Learning lessons in the surf

Participants in the W4C Hout Bay surf school launch seen with coaches and ward councillor Roberto Quintas.

Hout Bay pro surfer Frank Solomon’s vision for a school that teaches youngsters how to surf and look after the earth was realised last Saturday with the launch of the Waves 4 Change (W4C) Surf School. (“Surf’s up for Waves 4 Change school,” Sentinel, February 23).

A great deal of interest was shown by the youngsters in a presentation by 12-year-olds Jade Bothma and Leane Coetzer, two schoolgirl surfers who have taken it upon themselves to educate people about eco-bricks and eradicating pollution from Cape Town’s beaches.

In December, Jade, a pupil at Bay Primary in Fish Hoek, was captivated by the film, Chasing Coral, which documents the disappearance of the world’s coral reefs.

While South Africa as yet does not have coral bleaching on the scale of other nations, she nevertheless was inspired to do something for the environment.

“I’ve always seen people picking up plastic on the beach, but then they put it in the bin and this gets carried off to a dump site. We learnt about eco-bricks in school. Plastic bottles are filled with non-biodegradable waste to make bricks, which are then put together to make houses,” Jade said.

“So we decided that this is the project we wanted to work on – to collect enough bricks to make someone a house.”

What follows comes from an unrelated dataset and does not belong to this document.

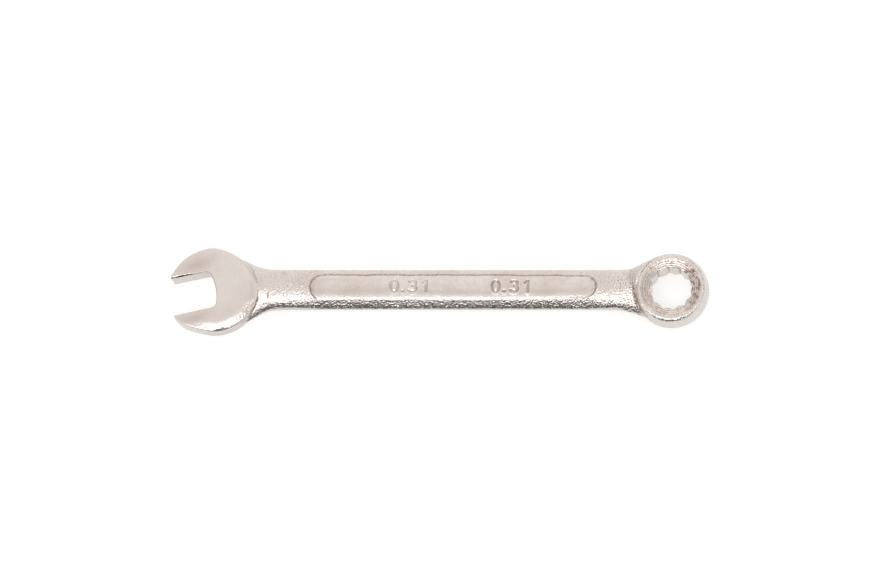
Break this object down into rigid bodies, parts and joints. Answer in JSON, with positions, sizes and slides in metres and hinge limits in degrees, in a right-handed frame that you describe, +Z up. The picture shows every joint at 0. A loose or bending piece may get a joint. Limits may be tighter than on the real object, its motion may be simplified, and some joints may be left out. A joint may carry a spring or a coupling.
{
  "type": "combination wrench",
  "caption": "Small combination wrench: an open end with a slanted throat, an oval shank with a long sunk panel on both faces, and a box end that fits the same nut.",
  "frame": {"origin": "under the middle of the whole wrench's box, on the plane that the ring's rim lies on", "axes": "+X along the shank towards the box end, +Y across it, +Z up through the flat faces"},
  "size_m": [0.1146, 0.0186, 0.0058],
  "materials": {
    "satin_plate": "forged steel, ground flat and plated, warm satin sheen, softened bright edges",
    "grained_plate": "plated forging skin with a fine sandy grain, smoother in the sunk panel",
    "turned_plate": "plated steel, turned cones with fine concentric tool lines, smooth convex walls"
  },
  "bodies": {
    "root": {"open_end_head": "satin_plate", "shank": "grained_plate", "box_end_head": "turned_plate"}
  },
  "joints": []
}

So, the girls have been spending five minutes after their surf sessions picking up materials to fill the bottles. Their target is 7 000 bottles, and they have been taking their message to surf schools around the coast, while also working for W4C.

Their presentation was extremely well received by the W4C surfers from Hangberg and Imizamo Yethu, and they needed no second invitation to start picking up litter on the beach.

Imizamo Yethu resident and former Silikamva High School pupil, Anele Tyhobeka, appointed as a mentor to the up-and-coming local surfers, was delighted to see the surf school launched in Hout Bay.

“This school will make a difference in the kids’ lives,” he said.

“They are really enjoying the surfing. Since many of the Hangberg kids grew up on the water, it wasn’t difficult getting them involved.

“It was more of a challenge getting the IY kids on board, as some parents didn’t want to sign consent forms because traditionally the ocean is an ancestral place in their culture.

“But I’m really happy that we’ve been able to launch.”

Ward councillor Roberto Quintas said fellow councillor Amy Kuhl had been advocating the W4C programme to him when he was approached by Mr Solomon.

“This initiative includes youth development, teamwork and discipline, which I fully endorse. I am also thrilled to see young participants walking around filling up Coke bottles. This is instilling an awareness of looking after our oceans,” he said.

“I am looking forward to seeing W4C Hout Bay grow, and I will certainly be looking at further ways we can assist the initiative.”

The City of Cape Town has already donated wetsuits to W4C.